Dunia imaji yang bisa aku warnai dengan asumsi-asumsi gilaku mulai memenuhi pemikiran dan kadang menutup yang mereka sebut ‘akal’. “Mungkin di suatu masa terdahulu kita pernah terikat janji entah apa yang membuat kita terikat begitu kuat pada akhirnya.” Atau “ada memori yang entah bisa disebut apa yang mulai berkumpul dan mempertemukan kita untuk saling melengkapinya.” Tak ada yang mengerti, kita atau bahkan dia. Yang menjadi jalan kita bertemu dalam ruang virtual ini. Ya, dia –rekan agenmu-.
Situasi kita saat ini seperti tercebur dan larut dalam rasa yang tumbuh menjadi begitu dalam. Rasa menyayangi yang entah dimulai sejak kapan. Rasa yang bahkan membuat kita saling mengenali melebihi batas wajar.  Sebuah komitmen rasa yang bebas. Bebas bahkan untuk saling berbagi sedih, kecewa, juga cinta.
Benar, bahkan untuk berbagi cinta.
Lalu ada apa sebenarnya dengan kita?

*Untuk Agen 2:
Aku bahkan masih bermunafik dengan ego ku sampai saat ini. Kau mungkin tak tahu, tak pernah tahu bahkan tak ingin tahu. Tak apa, aku juga tak berharap kau akan tahu.
Aku yang entah dengan cara ajaib apa bisa terikat dengan simpul kalian para agen. Aku yang nyata-nyata bukan seorang agen. Aku juga tak punya misi apa-apa. Tapi aku merasa makin terseret dengan imbas radar kalian. Apa mungkin karena kita pernah terikat komitmen dalam rasa?
Sampai akhirnya memori itu yang membuatkan semacam celah untukku terseret masuk dalam ranah kalian. Mungkin. Dan mungkin juga tidak. Kau bahkan mungkin tak akan pernah bisa percaya, bahwa aku bisa berada bebas di ranah kalian. Mengamati tiap pencapaian kalian para agen.
Munafik. Konyol. Berlebihan. atau apalah, terserah pada penilaian apa yang ada dalam benakmu.
Tapi nyatanya, aku menyayangi kalian berdua, para agen Neptunus.
Kamu dan dia yang datang seperti aliran air tenang dan perlahan. Meresap dalam tiap celah yang aku punya.
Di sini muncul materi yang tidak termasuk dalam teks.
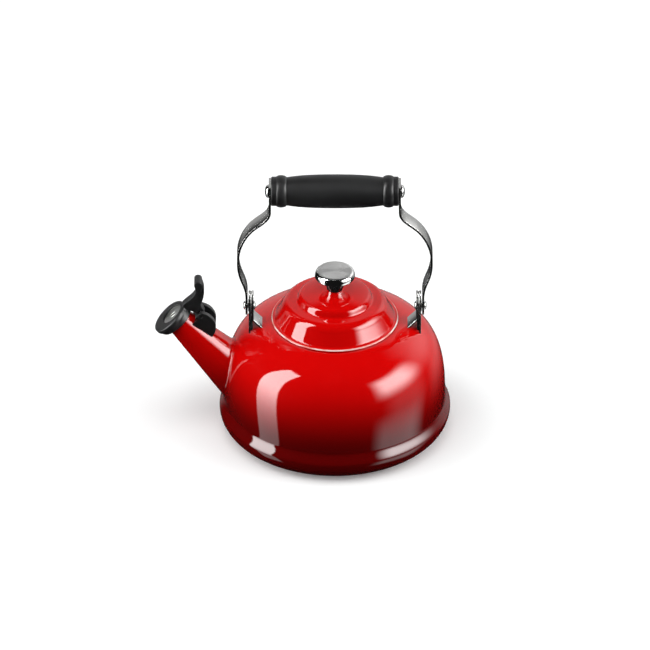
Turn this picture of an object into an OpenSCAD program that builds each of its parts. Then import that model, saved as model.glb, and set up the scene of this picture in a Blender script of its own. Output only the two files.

Lalu memporak-porandakan segala isi yang ada di dalamnya.
Sampai saat ini pun mungkin kau tak pernah tahu berapa kisah yang aku dan rekan agenmu bagi. Yang membuatku terhenyak dalam serakan yang kalian buat. Jangan kamu berpikir bahwa ada pengkhianatan darinya. Karena dia adalah sebagian jiwamu yang sudah menjadi bagian dalam diriku.
Dan aku akan tetap dalam batas tirai. Menganggap kau tak akan pernah tahu. Karena sepertinya kau juga ‘masih’ menganggapku tak akan tahu.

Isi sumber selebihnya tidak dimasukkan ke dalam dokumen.